Northwestern’s American Society of Civil Engineers’ Surveying Team mapped the Lakefill on Saturday as preparation for an upcoming regional symposium.
Surveying is the science of mapping the Earth’s surface through measuring the relative distances and angles between designated points.
The six-member team set out to the Lakefill with a theodolite, a powerful surveying instrument, to practice measuring the distance between certain points in the area.
McCormick sophomore and Surveying Team member Samuel Morrissey described the theodolite lens as the “kind of camera your mom would bring to a nice event.”
“You can take a lot of different measurements from the same point, and that’s how you create a map,” Morrissey said.
The mapping Saturday served as practice for the 2026 ASCE Western Great Lakes Student Symposium, which takes place Thursday through Saturday in Minneapolis. NU ASCE’s Surveying Team will compete against 18 other student chapters in a series of competitions, including surveying.
McCormick sophomore and Surveying Team co-captain Alex Rosenzweig said the theodolite returns a CSV file with precise coordinates, which can then be used to create a 3D map.
Although surveying has existed for centuries, it is now increasingly automated and done by drones, Rosenzweig said.
Rosenzweig said the surveying team is going back to the fundamentals of surveying and “interacting with land.”
“I appreciate the physical aspect of it a lot more,” Rosenzweig said. “It’s quite fun doing the surveying. If you’re just flying a drone around, yeah, you get to fly a drone, but you’re not really there physically in the same way.”
For McCormick first-year and Surveying Team member Sydney Frazure, surveying the Lakefill exposed her to civil engineering and helped solidify her interest in pursuing the subject as a major.
Frazure said she enjoyed the hands-on experience more than engineering courses like Design Thinking & Communication, the two-quarter sequence required for McCormick first-years.
“It was a lot more fulfilling to do than DTC or the more general engineering classes,” Frazure said.
NU does not have a traditional surveying program, which makes obtaining equipment like a theodolite much more difficult, Rosenzweig said.
Rosenzweig said he traveled to Countryside, Illinois, to obtain the necessary equipment for Saturday’s survey and the upcoming conference. Countryside is located about two to three hours away from NU by public transportation.

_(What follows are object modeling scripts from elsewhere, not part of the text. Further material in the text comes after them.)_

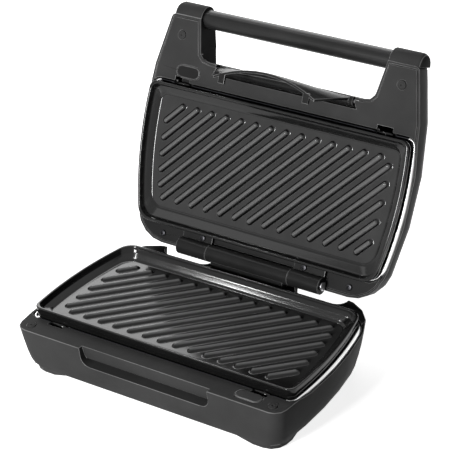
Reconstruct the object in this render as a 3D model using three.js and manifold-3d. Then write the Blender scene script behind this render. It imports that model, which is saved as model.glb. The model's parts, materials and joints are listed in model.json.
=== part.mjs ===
// Countertop sandwich and waffle maker with a hinged lid, in millimetres, +Z up.
// X runs along the hinge, the front faces -Y. Both halves are drawn in one "half frame": its
// origin is the plate's centre on the plane where the two plates meet, and -Z runs into the shell.
// The lid is its own half turned over about Y, and then swung open about the hinge.
import * as THREE from 'three';
import { mergeVertices } from 'three/addons/utils/BufferGeometryUtils.js';
import Module from 'manifold-3d';

const wasm = await Module();
wasm.setup();

// Main sizes: half the width, the front and the rear of the plate's rim, and what lies round it
const plateRimWidth = 128.4;
const plateRimFront = -58.4;
const plateRimRear = 61.6;
const openingGap = 2.9;
const openingRearGap = 1.4;
const wall = 2.2;
const fit = 0.3;
const overrun = 20;
const shortOverrun = 5;
const ledgeWidth = 19.7;
const rearDeck = 21.5;
const lidRearStep = 5.5;
const armReach = 36.4;
const openingFront = plateRimFront - openingGap;
const openingRear = plateRimRear + openingRearGap;
const halfWidth = plateRimWidth + openingGap + wall;
const baseFrontY = openingFront - ledgeWidth;
const baseRearY = openingRear + rearDeck;
const lidRearY = baseRearY - lidRearStep;
const barY = baseFrontY - armReach;

// Form of the two shells
const sideRadius = 330;
const widestY = -25;
const barDepth = 19.7;
const ledgeDrop = 8.2;
const shellDepth = 45.5;
const legHeight = 4.4;
const footHeight = 1.8;
const midHeight = shellDepth + legHeight + footHeight;
const ovalFlat = 0.03;
const frontCorner = 11;
const lowFrontCorner = 15;
const rearCorner = 42;
const lowRearCorner = 50;
const lidRearCorner = 30;
const armCorner = 4;
const leastCorner = 1.2;
const ledgeEdge = 1.2;

// Top edge of the side walls, which dips to the steel tray: shares of the opening's length and
// of the dip
const sideDrop = 4;
const sideEdgeShares = [[0.0265, 0], [0.171, 0.575], [0.493, 0.875], [0.895, 1], [0.976, 0]];

// How the base's walls lean in: share of the depth, then of the lean at side, rear and front
const sideLean = 8.4;
const rearLean = 12;
const frontLean = 5;
const baseLeanShares = [
  [1, 1, 1, 1],
  [0.95, 0.786, 0.792, 0.72],
  [0.835, 0.56, 0.575, 0.48],
  [0.66, 0.345, 0.35, 0.3],
  [0.44, 0.155, 0.167, 0.16],
];

// How the lid's sides round over: shares of the depth and of the lean at the side
const lidDepth = 48.5;
const lidSideLean = 40;
const lidLeanShares = [
  [1, 1], [0.965, 0.65], [0.891, 0.4125], [0.784, 0.2375], [0.639, 0.115], [0.433, 0.0375],
];

// The lid's outer line from the arm ends over the top to the rear wall: shares of its length
// and of its greatest depth
const lidCrown = 47.5;
const lidProfileShares = [
  [0, 0.632], [0.129, 0.699], [0.272, 0.874], [0.364, 0.945], [0.496, 0.985], [0.649, 1],
  [0.801, 0.981], [0.893, 0.918], [0.954, 0.804], [0.988, 0.632], [1, 0.421],
];
const noseDepth = 12;
const noseLength = 28.5;
const noseSteps = 6;

// Opening in the ledge, and the steel tray that hangs in it
const openingCorner = 8;
const openingRearCorner = 16;
const seatWidth = 2.6;
const seatThickness = 3.2;
const trayDepth = 25;
const trayFlangeDepth = 12.4;
const trayWallInset = 7;
const trayFloorInset = 9.5;
const traySheet = 0.8;
const trayBend = 1.2;

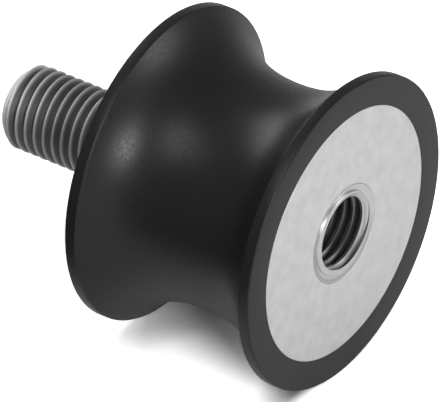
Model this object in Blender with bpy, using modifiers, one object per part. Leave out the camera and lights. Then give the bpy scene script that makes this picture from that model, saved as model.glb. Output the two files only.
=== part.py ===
"""Waisted rubber buffer with a tapped bush at one end and a threaded stud at the other.

The axis is +Z. The tapped end face lies on z = 0, the stud points up. Units are metres.
"""

import math

import bmesh
import bpy
from mathutils import Vector

# Rubber body
BODY_DIAMETER = 0.060
BODY_HEIGHT = 0.040
WAIST_DIAMETER = 0.0438
WAIST_BOW_RADIUS = 0.038
WAIST_STEPS = 16
RIM_WIDTH = 0.0022
RIM_EDGE_ROUND = 0.0003
RUBBER_COVER = 0.0057

# Steel end plates
PLATE_THICKNESS = 0.003
PLATE_EDGE_BREAK = 0.0001

# Standard 60 degree metric thread, shared by the bush and the stud
THREAD_DIAMETER = 0.016
THREAD_PITCH = 0.002
FLANK_ANGLE = math.radians(30)

# Threaded bush
BUSH_SPIGOT_WALL = 0.0015
BUSH_SHOULDER = 0.0025
BUSH_EDGE_BREAK = 0.0005
BUSH_THREAD_DEPTH = 0.012
BUSH_RELIEF_LENGTH = 0.0015
BUSH_RELIEF_DEPTH = 0.0002
BUSH_END_WALL = 0.002
BORE_POINT_ANGLE = math.radians(118)
BORE_EDGE_BREAK = 0.0001
LIP_OFFSET = 0.0001
LIP_EDGE_BREAK = 0.00015
STAKE_FLOOR_OFFSET = 0.00022
STAKE_DEPTH = 0.00036
BUSH_TURN = math.radians(75)

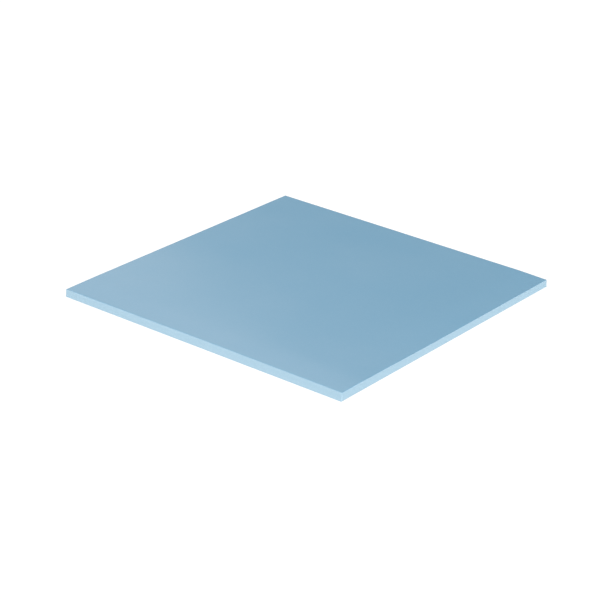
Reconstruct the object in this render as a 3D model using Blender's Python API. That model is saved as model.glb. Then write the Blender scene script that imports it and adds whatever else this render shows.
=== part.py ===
"""A square sheet of soft thermal interface pad, cut from cast stock.

The sheet is one solid piece of ceramic-filled silicone. It lies flat, with its lower face on Z = 0
and the origin at the centre of that face. X and Y run along the cut sides. Sizes are in metres.
"""

import bmesh
import bpy

# The sheet as it is sold: its two cut sides, and the thickness that it is cast to.
SHEET_WIDTH = 0.100
SHEET_LENGTH = 0.100
SHEET_THICKNESS = 0.0025

# The blade leaves each corner of the outline slightly round.
CORNER_RADIUS = 0.0004

# The blade enters from above, so it draws the upper rim over more than the lower one.
UPPER_RIM_RADIUS = 0.00018
LOWER_RIM_RADIUS = 0.0001

# Flats that stand for each quarter round.
CORNER_SEGMENTS = 8
RIM_SEGMENTS = 4

# Linear colour of the pale blue silicone, and its satin skin.
SILICONE_BLUE = (0.242, 0.423, 0.578, 1.0)
SILICONE_ROUGHNESS = 0.35


def clear_scene():
    """Remove whatever the file opened with."""
    for thing in list(bpy.data.objects):
        bpy.data.objects.remove(thing, do_unlink=True)


def make_collection(name):
    """Add a collection to the scene."""
    collection = bpy.data.collections.new(name)
    bpy.context.scene.collection.children.link(collection)
    return collection


def make_silicone():
    """Return the material of the whole sheet."""
    material = bpy.data.materials.new("thermal_silicone")
    material.use_nodes = True
    shader = material.node_tree.nodes["Principled BSDF"]
    shader.inputs["Base Color"].default_value = SILICONE_BLUE
    shader.inputs["Roughness"].default_value = SILICONE_ROUGHNESS
    shader.inputs["Metallic"].default_value = 0.0
    return material


def is_upright(edge):
    """Tell whether an edge runs along the sheet's thickness."""
    first, second = edge.verts
    return abs(first.co.z - second.co.z) > SHEET_THICKNESS / 2


def rim_edges(mesh, height):
    """Return the edges that run round the sheet at one height."""
    return [
        edge
        for edge in mesh.edges
        if all(abs(vert.co.z - height) < LOWER_RIM_RADIUS / 10 for vert in edge.verts)
    ]


def round_edges(mesh, edges, radius, segments):
    """Round a set of edges to one radius."""
    bmesh.ops.bevel(
        mesh,
        geom=edges,
        affect="EDGES",
        offset=radius,
        offset_type="OFFSET",
        segments=segments,
        profile=0.5,
        clamp_overlap=True,
    )


def make_sheet(collection, material):
    """Build the sheet: a box of the full size, with its corners and then its two rims rounded."""
    mesh = bmesh.new()
    bmesh.ops.create_cube(mesh, size=1.0)
    bmesh.ops.scale(mesh, verts=mesh.verts, vec=(SHEET_WIDTH, SHEET_LENGTH, SHEET_THICKNESS))
    bmesh.ops.translate(mesh, verts=mesh.verts, vec=(0.0, 0.0, SHEET_THICKNESS / 2))

    corners = [edge for edge in mesh.edges if is_upright(edge)]
    round_edges(mesh, corners, CORNER_RADIUS, CORNER_SEGMENTS)
    round_edges(mesh, rim_edges(mesh, SHEET_THICKNESS), UPPER_RIM_RADIUS, RIM_SEGMENTS)
    round_edges(mesh, rim_edges(mesh, 0.0), LOWER_RIM_RADIUS, RIM_SEGMENTS)

    data = bpy.data.meshes.new("thermal_pad")
    mesh.to_mesh(data)
    mesh.free()
    data.materials.append(material)
    data.shade_smooth()
    data.set_sharp_from_angle(angle=0.6)

    sheet = bpy.data.objects.new("thermal_pad", data)
    collection.objects.link(sheet)
    return sheet


def main():
    """Build the sheet in a collection of its own."""
    clear_scene()
    make_sheet(make_collection("thermal_pad_sheet"), make_silicone())


main()
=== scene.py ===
"""A square sheet of thermal pad, dressed and lit as a product photographer would show it.

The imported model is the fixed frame. This script lays the finished sheet over its one solid: two cast
faces, four knife-cut sides and the soft rims between them. Sizes are in metres and +Z is up. The
lower face lies on Z = 0, with the origin at its centre.
"""

from __future__ import annotations

import logging
import math
from dataclasses import dataclass, field, fields
from enum import Enum
from typing import Union

import bmesh
import bpy
from mathutils import Matrix, Vector


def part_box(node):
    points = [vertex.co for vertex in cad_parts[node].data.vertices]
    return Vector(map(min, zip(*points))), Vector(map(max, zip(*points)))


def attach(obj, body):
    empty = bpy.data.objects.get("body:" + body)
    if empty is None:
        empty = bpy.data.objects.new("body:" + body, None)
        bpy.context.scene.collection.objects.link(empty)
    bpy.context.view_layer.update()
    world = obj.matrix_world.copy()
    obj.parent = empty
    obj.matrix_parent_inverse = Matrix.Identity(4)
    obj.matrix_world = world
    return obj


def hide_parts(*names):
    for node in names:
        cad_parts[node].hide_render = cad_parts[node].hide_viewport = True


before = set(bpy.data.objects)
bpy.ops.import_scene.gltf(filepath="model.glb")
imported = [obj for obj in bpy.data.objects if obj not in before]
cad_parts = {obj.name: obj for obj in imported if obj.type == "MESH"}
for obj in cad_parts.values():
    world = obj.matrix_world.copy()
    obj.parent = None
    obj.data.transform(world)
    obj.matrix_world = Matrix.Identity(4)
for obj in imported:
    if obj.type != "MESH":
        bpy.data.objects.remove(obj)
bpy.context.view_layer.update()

BODY = "root"
PAD_NODE = "thermal_pad"

Colour = tuple[float, float, float]
Place = tuple[float, float, float]
Operand = Union["Term", bpy.types.NodeSocket, bpy.types.Material, Colour, float]

WHITE: Colour = (1.0, 1.0, 1.0)

log = logging.getLogger("thermal_pad_sheet")


class Kind(Enum):
    """The kinds of named input and output that the node groups have."""

    NUMBER = "NodeSocketFloat"
    WHOLE = "NodeSocketInt"
    VECTOR = "NodeSocketVector"
    COLOUR = "NodeSocketColor"
    MATERIAL = "NodeSocketMaterial"
    GEOMETRY = "NodeSocketGeometry"

    @classmethod
    def of(cls, value: float | int | bpy.types.Material) -> Kind:
        """Return the kind of input that takes a value."""
        kinds = {float: cls.NUMBER, int: cls.WHOLE, bpy.types.Material: cls.MATERIAL}
        return kinds[type(value)]


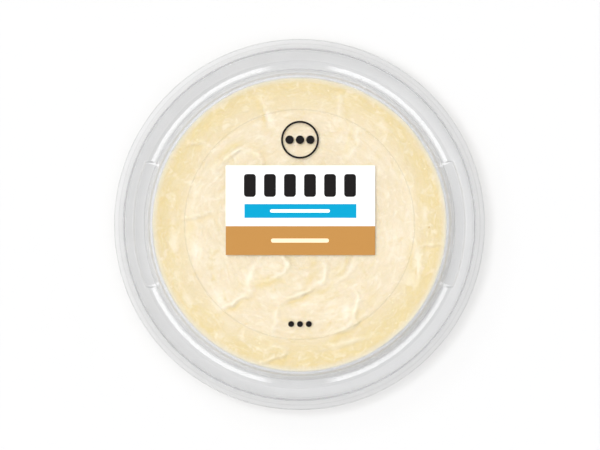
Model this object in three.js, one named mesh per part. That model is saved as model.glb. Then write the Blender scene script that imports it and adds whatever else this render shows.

During last year’s competition, Rosenzweig said the group did not have a theodolite, which meant they could not participate in several events. Still, they placed second in the topographic mapping portion of the competition.
“We just don’t have the resources,” Rosenzweig said. “There’s not a lot of people who are willing to supply surveying equipment. It’s a fairly niche subject.”
However, Rosenzweig said he still believes that surveying is invaluable and foundational to civil engineering.
“Everything civil engineers do is based on principles of surveying,” he said. “You need to understand the land to work with it. I just think it goes so underappreciated in so many fields because you’re kind of assuming that’s a given.”